Existe um roteiro básico nos filmes de ficção científica que nos acompanha desde a década de 1920, pelo menos. Ele se repete, com variações. O primeiro filme a desenvolvê-lo de forma plena foi “O mundo perdido”, de 1925, baseado em livro de mesmo título escrito por Arthur Conan Doyle, pai de Sherlock Holmes. Em linhas gerais, trata-se do seguinte: o processo de transformação da natureza (o que chamamos de evolução) elimina floras e faunas, dando lugar a outras; mas, em lugares recônditos, remanescentes de faunas extintas sobrevivem isoladas e ignoradas. Por acaso ou intencionalmente, elas são descobertas por aventureiros ou cientistas. É comum elas já serem conhecidas por povos nativos também ignorados pelos “civilizados”. Um desses animais é levado ao mundo desenvolvido e mantido com segurança máxima para ser exposto em público e render dinheiro. Mesmo sob controle absoluto, ele foge e faz um grande estrago na cidade antes de fugir ou ser morto.
Em “O mundo perdido”, o animal é um brontossauro, que acaba fugindo pelo rio Tâmisa. Em “King-Kong”, de 1933, o roteiro se repete, assim como em suas refilmagens. Numa ilha desconhecida vive um povo que cultua um grande macaco como divindade, oferecendo-lhe sacrifícios humanos.
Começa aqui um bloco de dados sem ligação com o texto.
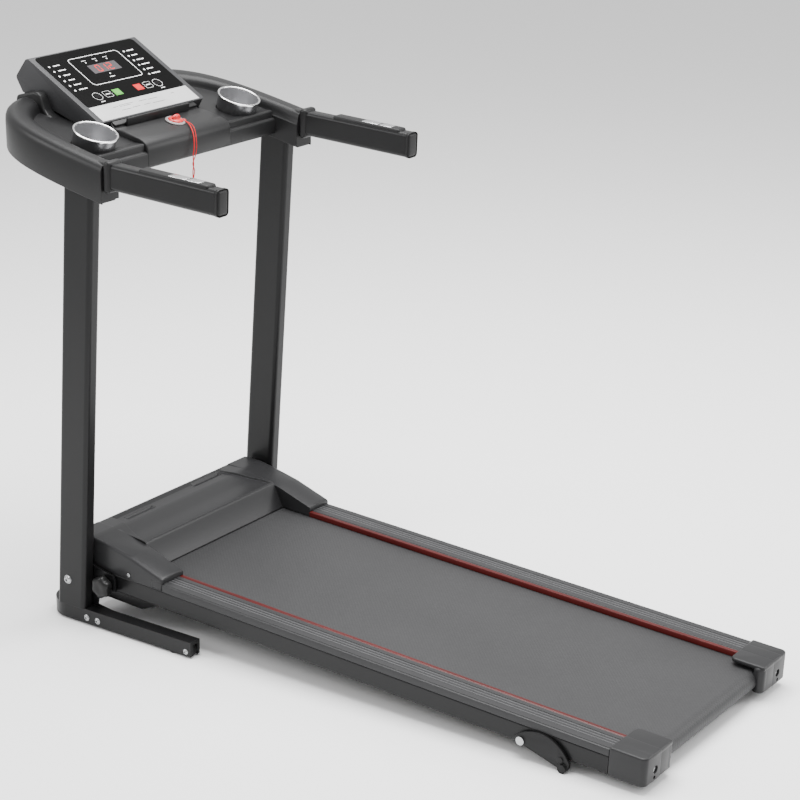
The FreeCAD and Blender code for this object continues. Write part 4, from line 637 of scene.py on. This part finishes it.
window = block("display_window", (-39, 128.7, PRINT - 0.1), (38, 154, PRINT + 0.15), 0.1, FACE, 1)
finished(window, finish("display_smoke", (0.05, 0.046, 0.05), 0.3, relief=0.02, edge=0.2), "stand",
         "overlay_gloss")
lit_red = finish("lit_red", (0.4, 0.004, 0.003), 0.5, relief=0.02, edge=0.1)
lit_red.node_tree.nodes["Principled BSDF"].inputs["Emission Color"].default_value = (1, 0.015, 0.01, 1)
lit_red.node_tree.nodes["Principled BSDF"].inputs["Emission Strength"].default_value = 0.7
SEGMENTS = {"a": (0, 2, 1), "b": (1, 1, 0), "c": (1, 0, 0), "d": (0, 0, 1), "e": (0, 0, 0), "f": (0, 1, 0),
            "g": (0, 1, 1)}
DIGIT_WIDE, DIGIT_HIGH, BAR = 10, 9, 2
bars = []
for number, lit in enumerate(("abcdef", "bc", "abged")):
    left, base = -22 + 16 * number, 132.4
    for letter in lit:
        column, row, flat = SEGMENTS[letter]
        x, y = left + column * DIGIT_WIDE, base + row * DIGIT_HIGH
        if flat:
            bars.append(mark(x + 1, y - BAR / 2, x + DIGIT_WIDE - 0.2, y + BAR / 2, 0.3))
        else:
            bars.append(mark(x - BAR / 2, y + 0.8, x + BAR / 2, y + DIGIT_HIGH - 0.8, 0.3))
finished(joined("display_digits", bars), lit_red, "stand", "overlay_gloss")

# ---------------------------------------------------------------- safety key, its socket and lanyard
# A red magnet key with a finger grip sits in a smoky clear socket; a thin woven red lanyard ties
# it to a small clip that goes on the walker's clothes.
KEY_PLACE = at(13, 487, 940.2) @ Matrix.Rotation(atan2(8, 30), 4, "X")
key_red = finish("key_red_gloss", (0.5, 0.005, 0.007), 0.25, mottle=0.08, cloud=70, grain=800, relief=0.04,
                 edge=0.8, wear=1.3, specular=0.5)
disc = lathe("key_disc", [(AXIS, -0.6), (14, -0.6), (14.1, 3.4), (13.4, 5), (11.8, 6), (9, 6.8),
                          (AXIS, 7.2)], KEY_PLACE)
bpy.ops.mesh.primitive_uv_sphere_add(segments=40, ring_count=20, radius=1)
grip = bpy.context.object
grip.scale = (11.4 * MM, 4.8 * MM, 8 * MM)
bpy.ops.object.transform_apply(location=True, rotation=True, scale=True)
grip.data.transform(KEY_PLACE @ at(0, 0, 7))
eye = lathe("key_eye", [(2, 2), (3.4, 1.6), (4.6, 2.2), (4.9, 3.5), (4.6, 4.8), (3.4, 5.4), (2, 5), (2, 2)],
            KEY_PLACE @ at(13.6, -9, 0), 32)
finished(joined("safety_key_body", [disc, grip, eye]), key_red, "safety_key", "key_red", "safety_key")
smoke = finish("socket_smoke", (0.3, 0.27, 0.27), 0.2, mottle=0.1, cloud=60, relief=0.03, edge=0.6)
smoke.node_tree.nodes["Principled BSDF"].inputs["Transmission Weight"].default_value = 0.35
socket = lathe("key_socket", [(14.6, -0.5), (17, -0.5), (19.5, 0.4), (20, 1.6), (19, 3), (17, 3.8),
                              (15.2, 3.6), (14.6, 2.8), (14.6, -0.5)], KEY_PLACE, 64)
finished(socket, smoke, "stand", "console_black")

ROUTE = ((0.027, 0.4745, 0.940), (0.024, 0.465, 0.9388), (0.019, 0.456, 0.9363), (0.013, 0.447, 0.932),
         (0.007, 0.4375, 0.9255), (0.003, 0.432, 0.913), (0.0005, 0.4303, 0.898), (-0.003, 0.431, 0.882),
         (-0.002, 0.430, 0.866), (-0.0055, 0.4306, 0.851), (-0.005, 0.430, 0.837))
CORD_WIDE = 0.0022
woven = finish("lanyard_weave", (0.42, 0.006, 0.008), 0.6, mottle=0.2, cloud=900, grain=2500, relief=0.6,
               edge=0.2)


def drawn(name, route, wide, roundness, steps):
    """A round cord of even thickness through a route in metres."""
    line = bpy.data.curves.new(name, "CURVE")
    line.dimensions = "3D"
    line.bevel_depth = wide / 2
    line.bevel_resolution = roundness
    line.resolution_u = steps
    run = line.splines.new("NURBS")
    run.points.add(len(route) - 1)
    for point, place in zip(run.points, route):
        point.co = (*place, 1)
    run.order_u = 3
    run.use_endpoint_u = True
    line.materials.append(woven)
    cord = bpy.data.objects.new(name, line)
    bpy.context.scene.collection.objects.link(cord)
    return cord


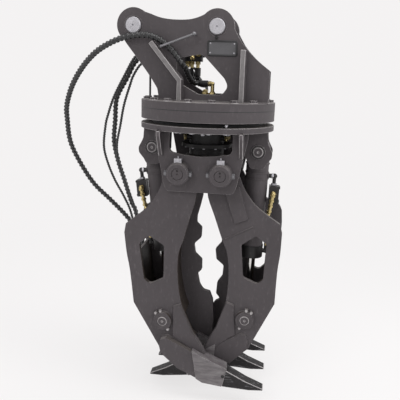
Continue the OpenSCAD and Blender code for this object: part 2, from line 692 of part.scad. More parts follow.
module grease_blocks() {
    color(steel) at_slew() both_sides() for (s = [-1, 1]) difference() {
        translate([s * hinge_x - grease_block[0] / 2, -frame_out - collar_len * grease_out_share,
            hinge_z + collar_d / 2 - grease_seat]) cube(grease_block);
        translate([s * hinge_x, -frame_out, hinge_z])
            across(collar_d / 2 + slack, -collar_len - over, over);
    }
}

// Jaws, in the frame of their hinge pin: X outward, Z up
module in_jaw(side) {
    translate([-slew_offset + side * hinge_x, 0, hinge_z])
        scale_side(side) rotate([0, side < 0 ? left_lean : -right_lean, 0]) children();
}
module scale_side(side) { if (side < 0) mirror([1, 0, 0]) children(); else children(); }
inner_line = curve(scaled(jaw_inner_shares, jaw_w, jaw_h), jaw_steps);
rod_eye_x = rod_pin_share[0] * jaw_w;
rod_eye_z = rod_pin_share[1] * jaw_h;
module jaw_side_shape(top) {
    difference() {
        union() {
            circle(r = jaw_lobe_r);
            polygon(concat([[0, 0]], curve(scaled(top, jaw_w, jaw_h), ear_steps),
                curve(scaled(jaw_side_shares, jaw_w, jaw_h), jaw_steps),
                scaled(jaw_toe_shares, jaw_w, jaw_h), inner_line));
        }
        polygon(rounded(scaled(jaw_window_shares, jaw_w, jaw_h), jaw_window_rounds));
    }
}
module grip_shape(shares, rounds) {
    polygon(rounded(scaled(concat(shares, grip_back_shares), jaw_w, jaw_h),
        concat(rounds, [for (p = grip_back_shares) small_round])));
}
wrapper_in = 14;
left_wrapper_from = 9;
right_wrapper_from = 13;
wrapper_to = len(inner_line) - 6;
wrapper_t = 14;
boss_r = 44;
boss_out = 22;
spacer_r = 36;
eye_half = 30;
beam_shares = [[0.2, -0.78], [0.38, -0.78], [0.34, -0.818], [0.2, -0.834]];
outer_wrap_shares = [[0.925, -0.4], [0.905, -0.453], [0.87, -0.6], [0.72, -0.67], [0.5, -0.77]];
// Cross plates between the side plates, with the inside one from a given place on the inner edge
module jaw_cross(out, from) {
    plate(-out + jaw_t / 2, out - jaw_t / 2) {
        polygon(strip([for (i = [from:wrapper_to]) inner_line[i]], wrapper_in, wrapper_in + wrapper_t));
        polygon(strip(scaled(outer_wrap_shares, jaw_w, jaw_h), 0, wrapper_t));
        polygon(scaled(beam_shares, jaw_w, jaw_h));
    }
}
module shank(y) {
    plate(y - shank_w / 2, y + shank_w / 2) polygon(scaled(shank_shares, jaw_w, jaw_h));
}
module jaw_bores(half) {
    across(hinge_pin_d / 2 + jaw_bush_wall + fit, -half - over, half + over);
    translate([rod_eye_x, 0, rod_eye_z]) across(rod_pin_d / 2 + fit, -frame_width, frame_width);
}
jaw_bush_wall = 8;
module jaw_hub() {
    across(hub_r, -frame_in + thrust_gap, frame_in - thrust_gap);
}
thrust_gap = 1;
module rod_bosses(out) {
    translate([rod_eye_x, 0, rod_eye_z]) both_sides() {
        across(boss_r, -out - boss_out, -out + jaw_t / 2);
        across(spacer_r, -out, -eye_half - thrust_gap);
    }
}
module toe_plates(out) {
    both_sides() plate(-out - toe_plate_t, -out) polygon(scaled(toe_plate_shares, jaw_w, jaw_h));
}
module left_plates() {
    out = left_width / 2;
    both_sides() plate(-out, -out + jaw_t) jaw_side_shape(jaw_top_shares);
    toe_plates(out);
}
module middle_plate() {
    plate(-jaw_t / 2, jaw_t / 2) {
        circle(r = hub_r);
        grip_shape(grip_shares, grip_rounds);
    }
}
module right_plates() {
    out = right_width / 2;
    plate(-out, -out + jaw_t) jaw_side_shape(jaw_top_shares);
    plate(out - jaw_t, out) {
        jaw_side_shape(jaw_shoulder_shares);
        grip_shape(high_grip_shares, high_grip_rounds);
    }
    toe_plates(out);
}
module left_jaw() {
    out = left_width / 2;
    color(paint) in_jaw(-1) difference() {
        union() {
            left_plates();
            middle_plate();
            jaw_cross(out, left_wrapper_from);
            for (y = [-tine_pitch, 0, tine_pitch]) shank(y);
            jaw_hub();
            rod_bosses(out);
        }
        jaw_bores(frame_in);
        eye_space();
    }
}
toe_plate_t = 10;
doubler_t = 12;
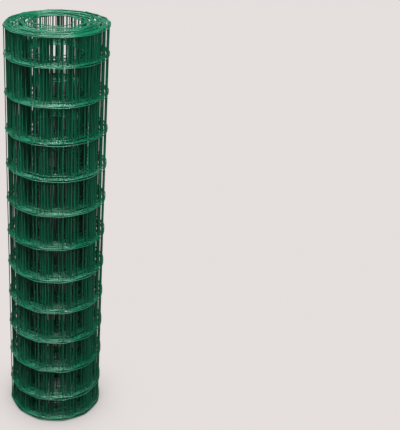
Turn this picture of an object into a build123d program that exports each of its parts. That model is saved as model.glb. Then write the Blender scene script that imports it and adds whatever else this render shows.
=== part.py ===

O gorila gigantesco convive com dinossauros. É capturado por aventureiros ocidentais e levado para Nova Iorque, onde se apaixona pela mocinha. Apresentado ao público com fins lucrativos, ele acaba fugindo, sequestrando a mocinha e sendo abatido por armas de fogo. Esse é sempre o drama dos animais. Em “Monstro de um mundo perdido”, de 1949, o roteiro é uma variação de “King-Kong”. Mas, há nele uma inovação fundamental: entra em cena Ray Harryhausen, o mestre do stop-motion.
Em resumo, a fauna de outro tempo continua vivendo em nosso tempo, mas em lugar recôndito. Ela transita à força de um espaço a outro. Esse espaço pode estar muito distante, como um planeta do nosso sistema ou de outro. Ray Harryhausen também produziu o grande monstro de “A 20 Milhões de Milhas da Terra”, de 1957. Neste filme, o “monstro” pega carona na primeira nave espacial terráquea que chega a Vênus e vem aterrorizar a Terra. A lista de filmes em que o perigo vem do espaço é longa. Fiquemos apenas com “Allien”. “Parque dos dinossauros” ilustra a continuidade de faunas extintas e ressuscitadas em nosso planeta.
O comentário desta quarta-feira (6) refere-se a “O vale proibido”, filme de 1969 dirigido por Jim O’Connoly. Não existiam ainda efeitos especiais computadorizados. Eles eram produzidos pela técnica do stop-motion. Modelos flexíveis em miniatura eram fotografados em posições diversas. Cada fotograma fixava um movimento do modelo. Depois, colocados em movimento, os fotogramas davam vida ao boneco. Mais uma vez, entra em cena o lendário Ray Harryhausen. O roteiro não apresenta novidades. Num vale de difícil acesso, habita uma fauna extinta. Um tempo antigo existe num espaço proibido. Um Eoipos, mais antigo ancestral do cavalo, é encontrado no vale e levado para exibição pública. Harryhausen cria um animal lindo e amoroso. Um paleontólogo está à procura do local em que vivem animais já desaparecidos. Um aventureiro se une a ele e os dois buscam o local. Um atrás de fama no mundo científico. O outro, interessado em ganhar dinheiro. Uma velha xamã os adverte inutilmente do perigo.
O vale é encontrado. Há de tudo nele. Harryhausen promove briga de tiranossauro com apatossauro. Em “Mil Séculos Antes de Cristo”, de 1966, ele opera a fantástica cena de um pterossauro agarrando a opulente Rachel Welch, alçando voo e a levando para seu ninho. Em “O vale proibido”, três anos depois, ele repete a cena com a mocinha.
Um “monstro” é capturado e levado para uma pequena cidade mexicana, onde deverá ser exposto ao público com fins comerciais. Mas, o dinossauro foge e encurrala a população numa igreja, que será quase totalmente destruída pelo “monstro” iconoclasta antes de ser morto.
No meio desse drama social, insere-se uma história de amor. Filme previsível e esquecível não fosse pela arte de Ray Harryhausen.